- Produced by: Chuks Obiorah
- Release dates: 2001 (Part 1); 2002 (Part 2);
- Country: Nigeria
- Language: English

= Power of Love (2001 film) =

2001 Nigerian romantic film

Power of love is a 2001 Nigerian romantic film all about betrayal, love, and forgiveness. It was directed by Tarila Thompson and written by Chuks Obiorah.

== Cast ==
- Ramsey Nouah as Chris
- Genevieve Nneji as Juliet
- Steph-Nora Okere as Sandra
- Ifeanyi Odikaesie as Ejike
- Tony Goodman as Doctor Wilson
- Ashley Nwosu as Mr Gideon
- Florence Onuma as Mrs. Gideon
- Carol Okeke as Evelyn
- Evelyn Osugo as Brenda
- Grace Amah as Rose
- Theodor Ochonogor as Franca
- Chimme Anns as Candy
- Val Agwulomu as Ekin
- Evita Eyo Ita as Michael
- Jude Ezenwa as Fred
- Aruna Kadiri as Okey
- Uche Anaje as Austin
- Chinyere Akujobi as Home maid

== Plot ==
Sandra, Chris' Ex hit Juliet and ran away from the accident scene.
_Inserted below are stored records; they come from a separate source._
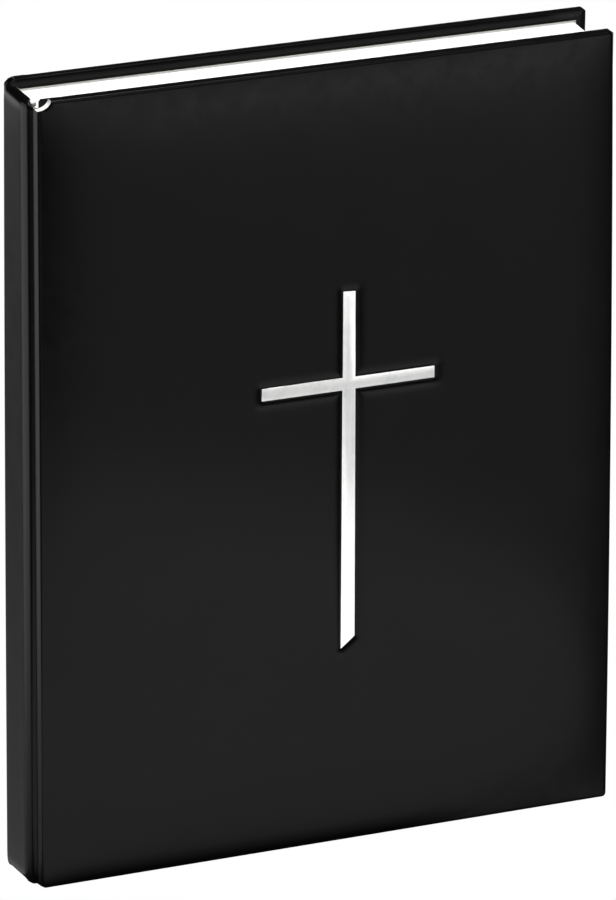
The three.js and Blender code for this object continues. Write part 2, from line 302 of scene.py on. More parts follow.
def leather_material():
    """Smooth bonded leather: a very fine pebble, shallow pores, faint polish marks and a satin sheen."""
    s = Shader("black_leather", Specular_IOR_Level=0.15)
    at = s.coordinates()
    pebble = s.cells(at, 1.7)
    fine = s.noise(at, 3.2, 4, 0.6)
    broad = s.noise(at, 0.045, 3, 0.6)
    polish = s.noise(at, 0.16, 4, 0.65)
    tone = s.colours(broad, (0.3, (0.0013, 0.0013, 0.0015)), (0.7, (0.0022, 0.0023, 0.0024)))
    s.link(tone, "Base Color")
    s.link(s.spread(polish, 0.3, 0.7, 0.20, 0.26), "Roughness")
    pebbles = s.math("MULTIPLY", s.math("MINIMUM", pebble, 0.25), 2.2)
    s.bump(s.math("ADD", pebbles, s.math("MULTIPLY", fine, 0.5)), 0.22, 0.05)
    return s.material


def metal_material():
    """Bright polished plate with fine lengthwise polishing lines and a few soft stains."""
    s = Shader("bright_metal", Metallic=1.0)
    at = s.coordinates()
    along = s.coordinates((3500, 3500, 60))
    lines = s.noise(along, 1.0, 3, 0.6)
    stain = s.noise(at, 0.12, 3, 0.6)
    s.link(s.colours(stain, (0.28, (0.83, 0.84, 0.85)), (0.55, (0.93, 0.93, 0.92))), "Base Color")
    s.link(s.spread(lines, 0.3, 0.7, 0.16, 0.27), "Roughness")
    s.bump(lines, 0.08, 0.02)
    return s.material


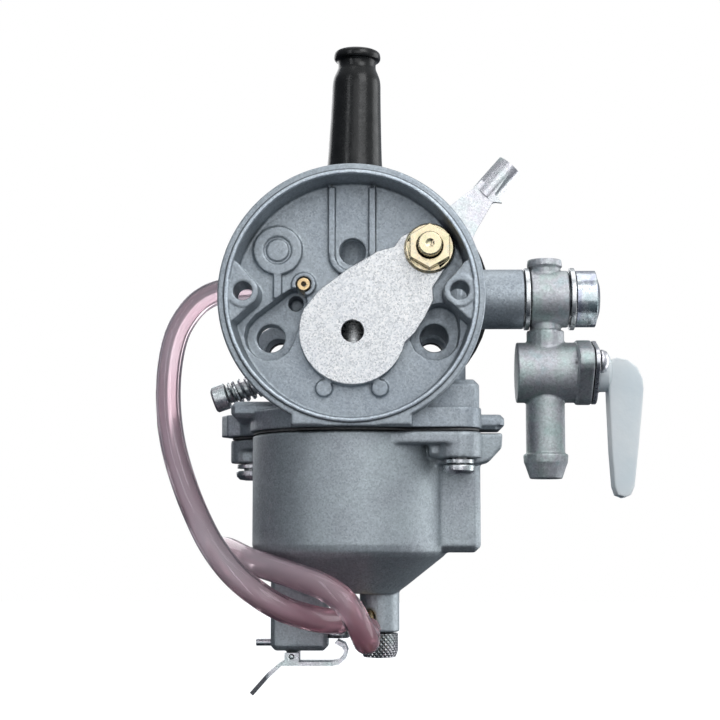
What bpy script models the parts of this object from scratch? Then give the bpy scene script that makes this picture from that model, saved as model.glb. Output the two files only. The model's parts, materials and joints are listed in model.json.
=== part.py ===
"""Slide-valve carburetor for a small engine, as separate pieces on their real axes.

Frame: +Z is up along the throttle slide, +X points to the fuel tap, +Y to the engine. The origin is
the centre of the throttle bore on the face that meets the engine. Sizes below are in millimetres and
become metres in the helpers.
"""

import math

import bmesh
import bpy
from mathutils import Matrix, Vector

MM = 0.001
GAP = 0.25  # kept between pieces that touch on the real object
MERGE = 0.00002  # metres

# Castings
BORE_R = 8.6
BOLT_X = 17.1  # the two through bolts stand level with the bore
BOLT_HOLE_R = 2.95
RIM_Y = -49.0
FLOOR_Y = -41.0
BACK_Y = -38.0
CUP_Z = 7.35
CUP_R = 27.2
CUP_INNER_R = 25.0
BODY_REAR_Y = -3.3
JOINT_Z = -19.2  # underside of the body, where the bowl gasket lies
BOWL_TOP_Z = -19.9
BOWL_AT = (-0.6, -25.0)
BOWL_R = 21.0
SCREW_FRONT = (22.0, -39.5)
SCREW_REAR = (-23.2, -10.5)
EAR_BOTTOM_Z = -25.3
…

Chris needed some money to travel abroad so he went to Sandra who didn't believe in his dream. It was paralysed Juliet who later sponsored the trip and this made Chris determined to marry her. However his parents rejected the lady saying she is disabled and he ended up marrying sandra. After Juliet got to know Sandra was behind her accident, they fought and Sandra ended up dead and Chris married Juliet at the end.